Фактически в этих изображениях нет ни земли, ни неба. Всей перечисленной выше совокупностью художественных средств живописцу удается создать некий особый (вне-) пространственно-временной континуум, специфический план (как сказали бы эзотерики) бытия со своей тонкой материей, который располагается в каком-то своем измерении – между плотной материей земного мира и нематериальным духовным миром божественных сфер. Поэтому в этих полотнах явно земные и материальные по евангельскому сюжету фигуры Марии, Иисуса, Иоанна Крестителя, учеников Христа, пастухов имеют такую же живописную плотность, деформированность тел, подвижность, как и небесные чины, музицирующие ангелы, сам Бог-Отец. И это отнюдь не потому, что великий грек не умел изобразить чисто земные сюжеты на земле, а духовные сущности на небе в их собственных средах и соответствующем (скажем, в призрачно-прозрачном, светоносном) живописном облике.

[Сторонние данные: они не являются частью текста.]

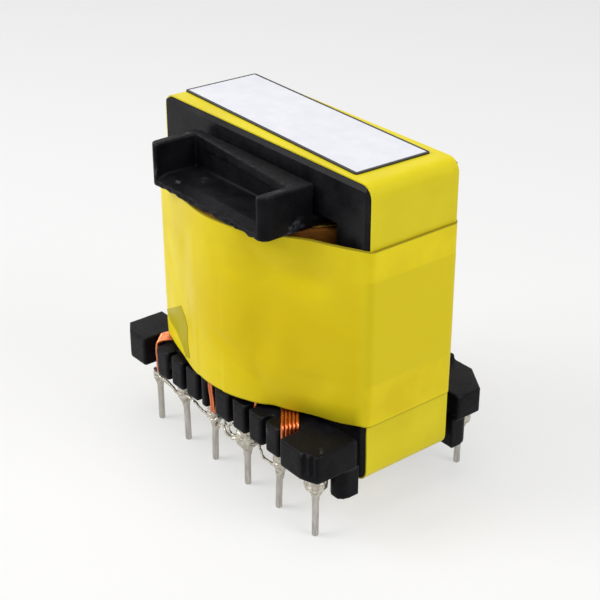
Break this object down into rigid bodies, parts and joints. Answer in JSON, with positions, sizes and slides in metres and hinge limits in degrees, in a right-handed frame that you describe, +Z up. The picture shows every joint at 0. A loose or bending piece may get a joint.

Там, где он сознательно хотел это сделать, у него получалось великолепно. Например, в его выдающихся полотнах «Погребение графа Оргаса» или в «Мученичестве св. Маврикия». В первой картине он чисто живописными (композиционными и цветовыми) средствами выделяет два плана: земной, где жители Толедо присутствуют на погребении тела графа, и небесный, где парят небожители во главе с Иисусом Христом. Планы разделены между собой облачным слоем, на котором восседают живописно более материальные, чем остальные обитатели неба, Богоматерь и Иоанн Креститель. Они выступают здесь как бы стражами врат (некая воронка в облаках) Царства и одновременно ходатаями перед Господом за душу покойного, которую (в виде полупрозрачной (!) фигурки) живописно данный ангел пытается протолкнуть снизу, из земного мира в воронку небесного лона. Оба мира разделены очень четко.